Take the quest to fix a large button. VValak needs to get one of his minions to scan for new planets to destroy. It's fun to destroy planets, but this is a practical concern, as this is the only way the Ascendency can get its hands on the pink goo that fuels it. After dealing with far too much bureaucracy, the scanning is ready to commence, but it's been so long that the connection between the scanner and the button to activate it has atrophied.
Naturally there is only one solution: infect the button with a microscopic civilisation programmed to fix it. Only, there's been a hiccup, which naturally means VValak and Milky must shrink down and investigate.
Unfortunately, this high-concept diversion immediately gets derailed. The micro-civilisation has built a sex shop, you see. Cue 10 minutes of tired gags, a puzzle that's largely spelled out for you (and really just involves talking to three people) and some very forced anti-capitalist commentary that makes me slightly embarrassed to be a socialist.
There are, thankfully, plenty of other instances where the gags get out of the way for long enough to give us some properly great puzzles. One of my favourites sees you playing Hitman's Agent 47 on a cruise: you end up causing carnage with more micro-civilisation hijinks and some teleporter tampering, which requires you to decipher an alien language and get to know the local fauna.
There are, thankfully, plenty of other instances where the gags get out of the way for long enough to give us some properly great puzzles.
An alien orgy does threaten to derail things, with most of the jokes homing in on it, but here the gags at least attempt to complement the puzzles rather than shoving them out of the way so we can stare at the weird aliens sticking their tongues and antennae everywhere.
There are also a couple of running gags that set up some fundamental mechanics. Despite being centuries old, VValak has absolutely no curiosity about his empire. A newborn baby would be better informed. This is why you'll need to use Milky's frequently updated Milkypedia to give you hints about how to handle a given situation, whether you're negotiating with alien rebels or learning about what beverages humans drink. It effectively serves as an in-fiction hint system that you won't feel embarrassed to use.
VValak also refuses to touch things. The Grand Shepherd can't sully his delicate hands by touching anything that poor people may have dirtied up, so you always need to get others to do your dirty work for you. This usually means bossing Milky around, but you'll find other minions too. Giant mosquitoes, weird cabbage-chickens, a heist crew who you command via monitors—it's great stuff.
Though Earth Must Die is pleasantly compact—I finished in just shy of eight hours—it's full of conundrums, and while it might be a touch too eager to nudge you towards a solution, the vast majority manage to be creative and endearingly slapstick. And occasionally hyper violent.

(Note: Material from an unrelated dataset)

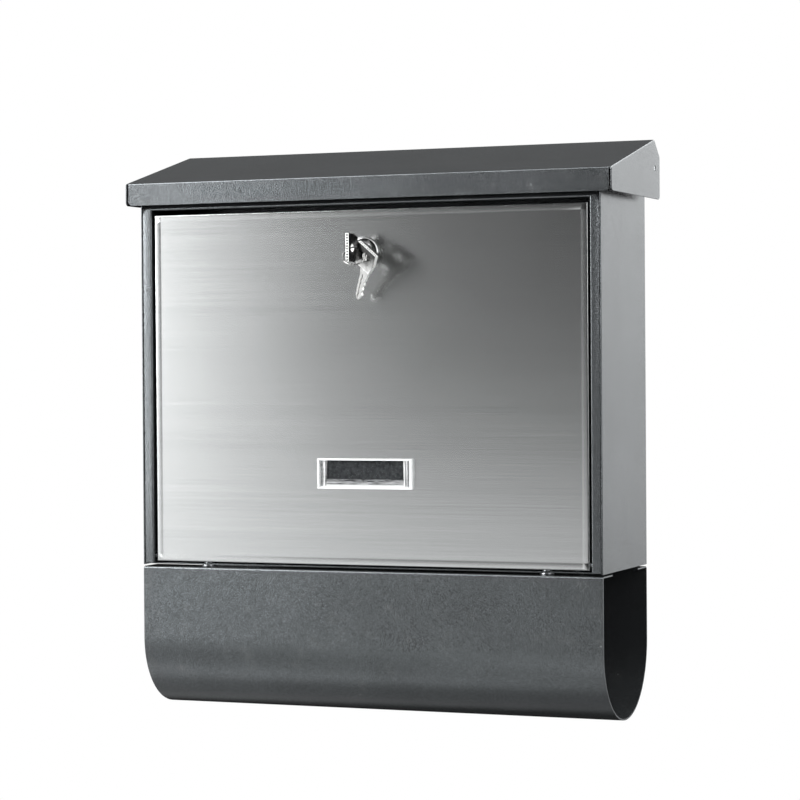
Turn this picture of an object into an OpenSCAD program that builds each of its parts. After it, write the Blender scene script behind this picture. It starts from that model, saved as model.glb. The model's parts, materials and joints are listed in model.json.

Earth Must Die also has a helluva cast, drawn from some of my favourite British comedies. Joel Fry (Plebs, Our Flag Means Death), manages to make the imperial manchild VValack almost charismatic, while the likes of Mike Wozniak (Taskmaster, Man Down, and the brilliant Three Bean Salad podcast), Alex Horne (Taskmaster, The Horne Section) and Tamsin Greig (Black Books, Friday Night Dinner) have a lot of fun playing a variety of weird little aliens and robots.
We're not exactly inundated with good comedy adventure games these days, so Earth Must Die is a novelty that I can't help but feel fond towards. But it's also a slightly harder sell than, say, Dispatch, which despite the superhero setting takes a more naturalistic approach to its jokes. Earth Must Die comes more from the sketch comedy tradition—most scenes are self-contained vehicles for gags and puzzles, with plenty of hits but quite a few misses.
This certainly isn't a bad thing, though. Whenever something lands with a thud, the pace of the game means that you're only a couple of minutes away from an entirely new scenario, with more attempts to smash up your funny bone. And OK, OK, I did laugh at the alien orgy.